─── ENTRIES PROVIDED

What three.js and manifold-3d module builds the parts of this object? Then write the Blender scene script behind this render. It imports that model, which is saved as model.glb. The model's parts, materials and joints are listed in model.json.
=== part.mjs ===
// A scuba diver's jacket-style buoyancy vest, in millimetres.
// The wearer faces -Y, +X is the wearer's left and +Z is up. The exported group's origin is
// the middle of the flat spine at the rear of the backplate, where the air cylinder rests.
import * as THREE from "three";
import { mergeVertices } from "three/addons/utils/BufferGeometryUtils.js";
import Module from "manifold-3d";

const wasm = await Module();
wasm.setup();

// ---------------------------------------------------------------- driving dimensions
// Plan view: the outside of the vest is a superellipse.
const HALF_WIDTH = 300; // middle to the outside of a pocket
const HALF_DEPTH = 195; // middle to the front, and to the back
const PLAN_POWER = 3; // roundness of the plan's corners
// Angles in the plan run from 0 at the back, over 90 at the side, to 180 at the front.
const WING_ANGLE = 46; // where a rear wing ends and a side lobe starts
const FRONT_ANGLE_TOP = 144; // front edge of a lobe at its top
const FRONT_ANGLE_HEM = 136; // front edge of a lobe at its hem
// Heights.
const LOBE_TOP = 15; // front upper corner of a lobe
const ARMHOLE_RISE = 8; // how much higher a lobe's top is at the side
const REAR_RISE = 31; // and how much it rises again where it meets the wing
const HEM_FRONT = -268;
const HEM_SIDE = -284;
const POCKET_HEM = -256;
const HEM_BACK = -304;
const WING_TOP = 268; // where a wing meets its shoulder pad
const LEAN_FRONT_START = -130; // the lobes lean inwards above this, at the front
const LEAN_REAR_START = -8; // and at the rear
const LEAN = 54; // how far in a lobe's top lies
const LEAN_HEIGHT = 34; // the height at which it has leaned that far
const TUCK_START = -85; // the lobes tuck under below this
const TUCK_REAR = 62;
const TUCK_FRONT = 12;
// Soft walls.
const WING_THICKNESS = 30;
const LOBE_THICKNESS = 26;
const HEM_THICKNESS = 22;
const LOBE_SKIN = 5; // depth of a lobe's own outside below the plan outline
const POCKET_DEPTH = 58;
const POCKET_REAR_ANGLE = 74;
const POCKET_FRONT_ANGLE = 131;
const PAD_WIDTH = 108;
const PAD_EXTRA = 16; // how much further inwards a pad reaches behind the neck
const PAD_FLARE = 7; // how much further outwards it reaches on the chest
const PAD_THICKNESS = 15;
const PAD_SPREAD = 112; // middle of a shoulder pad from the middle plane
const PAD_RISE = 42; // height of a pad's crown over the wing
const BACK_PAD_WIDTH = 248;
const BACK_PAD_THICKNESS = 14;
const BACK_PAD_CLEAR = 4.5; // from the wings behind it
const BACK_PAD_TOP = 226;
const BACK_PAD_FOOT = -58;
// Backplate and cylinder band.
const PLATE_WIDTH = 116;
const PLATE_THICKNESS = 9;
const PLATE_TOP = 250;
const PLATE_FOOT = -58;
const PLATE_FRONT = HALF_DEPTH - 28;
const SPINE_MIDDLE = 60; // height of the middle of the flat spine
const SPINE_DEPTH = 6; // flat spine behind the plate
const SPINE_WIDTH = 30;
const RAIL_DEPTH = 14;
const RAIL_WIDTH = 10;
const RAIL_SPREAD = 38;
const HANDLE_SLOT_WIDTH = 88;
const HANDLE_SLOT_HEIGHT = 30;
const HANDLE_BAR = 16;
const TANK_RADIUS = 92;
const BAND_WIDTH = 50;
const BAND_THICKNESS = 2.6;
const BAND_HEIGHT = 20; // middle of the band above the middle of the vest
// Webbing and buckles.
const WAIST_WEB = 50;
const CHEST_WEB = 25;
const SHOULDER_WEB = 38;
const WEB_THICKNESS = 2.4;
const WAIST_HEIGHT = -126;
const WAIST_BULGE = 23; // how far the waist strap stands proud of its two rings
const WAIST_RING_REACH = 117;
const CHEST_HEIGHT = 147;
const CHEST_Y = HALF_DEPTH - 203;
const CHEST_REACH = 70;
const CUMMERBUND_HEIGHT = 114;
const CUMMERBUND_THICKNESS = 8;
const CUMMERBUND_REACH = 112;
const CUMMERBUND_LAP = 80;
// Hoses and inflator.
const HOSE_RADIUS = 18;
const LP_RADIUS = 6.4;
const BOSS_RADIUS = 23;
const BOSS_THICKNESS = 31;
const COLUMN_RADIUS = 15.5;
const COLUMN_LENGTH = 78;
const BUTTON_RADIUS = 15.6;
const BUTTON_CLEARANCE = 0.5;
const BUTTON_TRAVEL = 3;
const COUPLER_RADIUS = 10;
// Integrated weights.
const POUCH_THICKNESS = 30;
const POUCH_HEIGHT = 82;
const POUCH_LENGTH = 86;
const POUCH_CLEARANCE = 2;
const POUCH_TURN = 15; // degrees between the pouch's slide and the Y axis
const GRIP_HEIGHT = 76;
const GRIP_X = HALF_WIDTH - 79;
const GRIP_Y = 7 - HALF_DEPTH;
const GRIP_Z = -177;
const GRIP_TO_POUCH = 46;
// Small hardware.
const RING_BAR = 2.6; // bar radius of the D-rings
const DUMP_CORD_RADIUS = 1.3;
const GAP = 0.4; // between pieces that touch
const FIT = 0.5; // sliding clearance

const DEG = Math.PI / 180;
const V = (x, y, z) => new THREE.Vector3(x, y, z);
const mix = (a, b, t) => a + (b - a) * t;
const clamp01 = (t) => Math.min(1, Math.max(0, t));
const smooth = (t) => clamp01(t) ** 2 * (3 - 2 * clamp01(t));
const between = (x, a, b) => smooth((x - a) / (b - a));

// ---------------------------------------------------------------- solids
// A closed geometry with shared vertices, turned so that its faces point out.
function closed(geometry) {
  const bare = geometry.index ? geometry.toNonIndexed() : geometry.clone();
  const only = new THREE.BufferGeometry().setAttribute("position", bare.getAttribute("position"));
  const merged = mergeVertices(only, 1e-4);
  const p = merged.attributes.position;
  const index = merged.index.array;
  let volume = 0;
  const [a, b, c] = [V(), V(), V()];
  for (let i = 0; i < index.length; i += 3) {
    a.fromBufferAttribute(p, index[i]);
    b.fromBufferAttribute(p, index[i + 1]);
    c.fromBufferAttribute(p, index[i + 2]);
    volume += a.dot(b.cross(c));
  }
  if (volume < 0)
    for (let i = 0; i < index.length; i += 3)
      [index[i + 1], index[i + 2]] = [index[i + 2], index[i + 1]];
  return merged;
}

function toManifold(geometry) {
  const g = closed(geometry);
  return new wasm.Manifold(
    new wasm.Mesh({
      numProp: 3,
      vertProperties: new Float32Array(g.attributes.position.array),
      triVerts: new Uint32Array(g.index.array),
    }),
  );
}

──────
─── ENTRIES PROVIDED

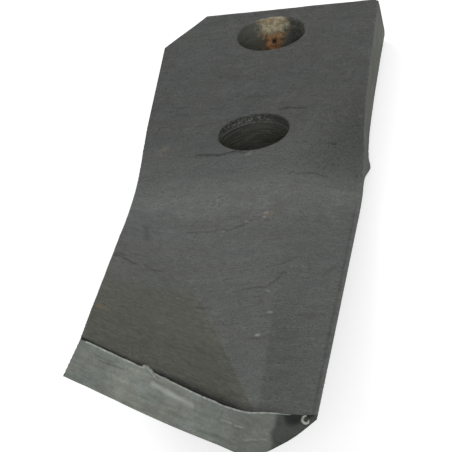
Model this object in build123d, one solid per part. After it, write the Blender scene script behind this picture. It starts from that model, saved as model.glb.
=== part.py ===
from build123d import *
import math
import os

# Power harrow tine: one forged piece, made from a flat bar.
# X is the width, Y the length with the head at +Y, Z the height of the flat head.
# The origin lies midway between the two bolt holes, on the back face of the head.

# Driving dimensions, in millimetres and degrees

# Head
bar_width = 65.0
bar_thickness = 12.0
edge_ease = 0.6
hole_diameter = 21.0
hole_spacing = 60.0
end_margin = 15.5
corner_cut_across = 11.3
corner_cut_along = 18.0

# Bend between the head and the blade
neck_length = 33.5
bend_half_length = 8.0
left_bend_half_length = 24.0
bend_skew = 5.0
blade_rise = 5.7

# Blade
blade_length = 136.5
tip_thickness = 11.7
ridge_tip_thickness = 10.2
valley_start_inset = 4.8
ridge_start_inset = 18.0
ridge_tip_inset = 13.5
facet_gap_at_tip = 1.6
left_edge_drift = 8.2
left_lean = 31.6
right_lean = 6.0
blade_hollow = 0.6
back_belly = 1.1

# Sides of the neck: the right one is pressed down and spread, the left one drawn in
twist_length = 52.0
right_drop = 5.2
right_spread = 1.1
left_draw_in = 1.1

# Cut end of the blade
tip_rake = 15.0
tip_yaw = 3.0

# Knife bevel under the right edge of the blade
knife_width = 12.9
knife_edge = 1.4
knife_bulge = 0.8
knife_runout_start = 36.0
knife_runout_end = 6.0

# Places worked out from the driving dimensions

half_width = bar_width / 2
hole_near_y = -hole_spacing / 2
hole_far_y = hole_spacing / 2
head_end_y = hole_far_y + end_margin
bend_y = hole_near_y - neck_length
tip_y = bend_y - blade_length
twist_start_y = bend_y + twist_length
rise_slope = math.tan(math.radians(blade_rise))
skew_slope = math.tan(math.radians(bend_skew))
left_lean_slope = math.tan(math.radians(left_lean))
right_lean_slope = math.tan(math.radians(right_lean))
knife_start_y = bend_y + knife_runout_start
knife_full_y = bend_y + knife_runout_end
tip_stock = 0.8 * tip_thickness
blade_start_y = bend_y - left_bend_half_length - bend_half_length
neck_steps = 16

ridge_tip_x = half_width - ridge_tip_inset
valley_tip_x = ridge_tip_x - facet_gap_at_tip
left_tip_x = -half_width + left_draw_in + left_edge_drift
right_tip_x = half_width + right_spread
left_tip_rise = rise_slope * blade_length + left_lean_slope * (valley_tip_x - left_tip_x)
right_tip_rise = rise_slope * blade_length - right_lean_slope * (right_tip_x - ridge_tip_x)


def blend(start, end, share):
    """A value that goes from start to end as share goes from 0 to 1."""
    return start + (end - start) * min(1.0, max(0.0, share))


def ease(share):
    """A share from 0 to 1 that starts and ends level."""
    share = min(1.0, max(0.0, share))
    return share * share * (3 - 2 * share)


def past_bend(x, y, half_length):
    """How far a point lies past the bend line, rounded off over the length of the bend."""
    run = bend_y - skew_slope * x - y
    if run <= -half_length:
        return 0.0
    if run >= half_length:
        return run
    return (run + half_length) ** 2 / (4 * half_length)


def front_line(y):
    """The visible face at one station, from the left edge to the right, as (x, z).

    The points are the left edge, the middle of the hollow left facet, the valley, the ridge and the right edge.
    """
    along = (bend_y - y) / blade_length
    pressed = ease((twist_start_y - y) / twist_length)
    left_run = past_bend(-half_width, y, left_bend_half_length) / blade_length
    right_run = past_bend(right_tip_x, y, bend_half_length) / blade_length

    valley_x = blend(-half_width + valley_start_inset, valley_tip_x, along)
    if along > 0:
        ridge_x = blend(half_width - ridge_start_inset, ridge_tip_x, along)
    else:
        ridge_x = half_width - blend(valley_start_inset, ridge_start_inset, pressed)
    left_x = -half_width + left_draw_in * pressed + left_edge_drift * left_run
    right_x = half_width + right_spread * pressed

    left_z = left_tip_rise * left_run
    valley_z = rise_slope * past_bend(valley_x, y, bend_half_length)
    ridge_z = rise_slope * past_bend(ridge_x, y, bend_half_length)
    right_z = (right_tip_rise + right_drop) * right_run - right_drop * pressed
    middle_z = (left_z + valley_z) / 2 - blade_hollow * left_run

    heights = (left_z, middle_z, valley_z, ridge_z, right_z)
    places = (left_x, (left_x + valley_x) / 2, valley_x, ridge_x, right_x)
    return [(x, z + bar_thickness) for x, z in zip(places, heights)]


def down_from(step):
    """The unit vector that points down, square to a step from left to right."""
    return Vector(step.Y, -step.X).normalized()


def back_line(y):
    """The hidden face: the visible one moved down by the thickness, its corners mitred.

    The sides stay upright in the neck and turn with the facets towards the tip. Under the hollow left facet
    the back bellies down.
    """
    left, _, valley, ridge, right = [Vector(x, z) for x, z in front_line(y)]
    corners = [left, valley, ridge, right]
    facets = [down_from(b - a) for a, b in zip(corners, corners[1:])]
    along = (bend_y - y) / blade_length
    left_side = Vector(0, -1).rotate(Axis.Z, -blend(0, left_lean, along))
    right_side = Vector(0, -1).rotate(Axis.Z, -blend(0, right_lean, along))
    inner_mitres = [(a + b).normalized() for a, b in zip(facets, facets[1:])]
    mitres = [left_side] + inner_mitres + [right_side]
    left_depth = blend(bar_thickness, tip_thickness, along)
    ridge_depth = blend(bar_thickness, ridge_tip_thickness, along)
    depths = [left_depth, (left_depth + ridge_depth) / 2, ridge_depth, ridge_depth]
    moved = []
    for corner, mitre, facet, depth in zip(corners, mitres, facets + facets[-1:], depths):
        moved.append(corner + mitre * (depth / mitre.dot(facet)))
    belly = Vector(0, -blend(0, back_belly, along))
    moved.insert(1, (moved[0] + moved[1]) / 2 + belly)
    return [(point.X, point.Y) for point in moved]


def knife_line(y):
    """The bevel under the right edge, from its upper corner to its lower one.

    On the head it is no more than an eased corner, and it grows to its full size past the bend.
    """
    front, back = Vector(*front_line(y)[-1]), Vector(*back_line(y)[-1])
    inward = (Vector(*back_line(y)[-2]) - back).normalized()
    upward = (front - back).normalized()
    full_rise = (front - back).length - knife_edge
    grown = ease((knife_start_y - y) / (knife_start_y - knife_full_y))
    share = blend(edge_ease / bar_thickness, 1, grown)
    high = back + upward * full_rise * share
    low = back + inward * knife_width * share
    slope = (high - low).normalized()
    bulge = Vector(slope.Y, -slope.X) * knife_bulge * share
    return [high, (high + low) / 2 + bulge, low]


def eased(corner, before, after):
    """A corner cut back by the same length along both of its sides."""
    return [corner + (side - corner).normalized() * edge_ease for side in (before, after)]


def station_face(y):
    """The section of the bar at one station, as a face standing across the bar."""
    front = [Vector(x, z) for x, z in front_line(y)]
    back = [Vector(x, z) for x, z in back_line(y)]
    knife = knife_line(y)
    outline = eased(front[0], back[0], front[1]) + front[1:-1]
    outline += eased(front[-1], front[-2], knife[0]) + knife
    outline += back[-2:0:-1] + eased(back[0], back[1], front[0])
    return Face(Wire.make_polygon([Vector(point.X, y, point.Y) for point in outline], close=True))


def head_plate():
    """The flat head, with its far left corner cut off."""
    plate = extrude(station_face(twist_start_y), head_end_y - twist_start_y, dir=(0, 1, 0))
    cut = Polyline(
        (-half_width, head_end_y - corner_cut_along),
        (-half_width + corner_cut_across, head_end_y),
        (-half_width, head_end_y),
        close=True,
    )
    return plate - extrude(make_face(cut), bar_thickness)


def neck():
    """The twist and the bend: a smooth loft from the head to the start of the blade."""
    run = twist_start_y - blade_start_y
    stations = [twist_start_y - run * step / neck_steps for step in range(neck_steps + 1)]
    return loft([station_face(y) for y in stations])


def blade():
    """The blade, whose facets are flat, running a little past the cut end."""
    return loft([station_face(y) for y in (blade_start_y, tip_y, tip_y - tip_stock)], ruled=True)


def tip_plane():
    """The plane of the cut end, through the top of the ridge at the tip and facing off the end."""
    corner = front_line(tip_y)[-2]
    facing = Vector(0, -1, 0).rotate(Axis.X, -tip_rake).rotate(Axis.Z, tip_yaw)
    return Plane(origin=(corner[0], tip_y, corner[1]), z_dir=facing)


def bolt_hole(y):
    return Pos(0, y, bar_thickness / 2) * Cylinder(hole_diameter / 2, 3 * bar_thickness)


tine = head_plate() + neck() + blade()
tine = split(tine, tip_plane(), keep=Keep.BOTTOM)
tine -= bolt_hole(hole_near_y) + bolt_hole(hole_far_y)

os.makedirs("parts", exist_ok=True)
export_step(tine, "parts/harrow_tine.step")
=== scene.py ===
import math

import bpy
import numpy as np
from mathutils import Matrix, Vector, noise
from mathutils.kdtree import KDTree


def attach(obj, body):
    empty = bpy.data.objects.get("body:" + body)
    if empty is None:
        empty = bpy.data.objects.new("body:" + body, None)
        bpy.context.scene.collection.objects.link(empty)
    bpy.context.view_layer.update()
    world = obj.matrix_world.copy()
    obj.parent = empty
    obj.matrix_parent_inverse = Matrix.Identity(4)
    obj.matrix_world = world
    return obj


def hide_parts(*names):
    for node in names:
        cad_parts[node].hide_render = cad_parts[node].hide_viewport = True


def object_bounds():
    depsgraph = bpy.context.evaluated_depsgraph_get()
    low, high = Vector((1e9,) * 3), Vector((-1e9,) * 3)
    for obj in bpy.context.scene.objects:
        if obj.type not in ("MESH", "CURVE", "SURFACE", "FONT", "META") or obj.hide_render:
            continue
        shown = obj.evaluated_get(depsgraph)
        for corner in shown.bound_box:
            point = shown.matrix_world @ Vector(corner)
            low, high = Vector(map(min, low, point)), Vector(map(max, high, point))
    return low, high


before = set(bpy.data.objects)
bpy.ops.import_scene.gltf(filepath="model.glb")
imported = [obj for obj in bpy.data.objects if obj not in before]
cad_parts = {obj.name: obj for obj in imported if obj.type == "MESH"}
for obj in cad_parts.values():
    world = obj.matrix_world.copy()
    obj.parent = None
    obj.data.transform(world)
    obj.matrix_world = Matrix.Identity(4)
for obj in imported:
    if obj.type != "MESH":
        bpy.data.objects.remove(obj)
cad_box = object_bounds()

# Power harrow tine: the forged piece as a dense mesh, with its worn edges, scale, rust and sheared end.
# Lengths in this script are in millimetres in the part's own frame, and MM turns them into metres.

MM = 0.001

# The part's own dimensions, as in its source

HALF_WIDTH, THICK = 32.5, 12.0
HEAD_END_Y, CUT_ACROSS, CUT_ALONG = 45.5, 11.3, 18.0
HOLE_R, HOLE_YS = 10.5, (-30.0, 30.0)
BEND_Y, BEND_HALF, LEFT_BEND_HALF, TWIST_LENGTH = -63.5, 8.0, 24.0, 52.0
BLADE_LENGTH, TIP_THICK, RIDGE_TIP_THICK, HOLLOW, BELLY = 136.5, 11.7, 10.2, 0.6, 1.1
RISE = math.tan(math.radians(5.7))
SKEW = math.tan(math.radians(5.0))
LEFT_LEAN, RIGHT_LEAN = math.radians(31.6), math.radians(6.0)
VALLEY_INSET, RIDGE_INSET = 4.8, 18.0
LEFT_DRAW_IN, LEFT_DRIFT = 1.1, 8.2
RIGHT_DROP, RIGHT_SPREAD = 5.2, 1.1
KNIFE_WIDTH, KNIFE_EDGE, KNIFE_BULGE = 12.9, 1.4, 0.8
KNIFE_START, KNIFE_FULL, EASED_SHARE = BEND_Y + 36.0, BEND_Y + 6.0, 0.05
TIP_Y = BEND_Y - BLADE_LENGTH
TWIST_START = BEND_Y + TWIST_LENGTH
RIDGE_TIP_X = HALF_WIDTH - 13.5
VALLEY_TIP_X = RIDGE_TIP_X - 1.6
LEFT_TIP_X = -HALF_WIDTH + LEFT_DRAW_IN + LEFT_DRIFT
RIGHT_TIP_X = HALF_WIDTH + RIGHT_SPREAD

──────

STATED GOAL — Above are records; repeat only the lines starting at the line with "Model this object" and ending at the line with "blade_rise = 5.7", exactly as they appear, both included.

ANSWER TO THE TASK —
Model this object in build123d, one solid per part. After it, write the Blender scene script behind this picture. It starts from that model, saved as model.glb.
=== part.py ===
from build123d import *
import math
import os

# Power harrow tine: one forged piece, made from a flat bar.
# X is the width, Y the length with the head at +Y, Z the height of the flat head.
# The origin lies midway between the two bolt holes, on the back face of the head.

# Driving dimensions, in millimetres and degrees

# Head
bar_width = 65.0
bar_thickness = 12.0
edge_ease = 0.6
hole_diameter = 21.0
hole_spacing = 60.0
end_margin = 15.5
corner_cut_across = 11.3
corner_cut_along = 18.0

# Bend between the head and the blade
neck_length = 33.5
bend_half_length = 8.0
left_bend_half_length = 24.0
bend_skew = 5.0
blade_rise = 5.7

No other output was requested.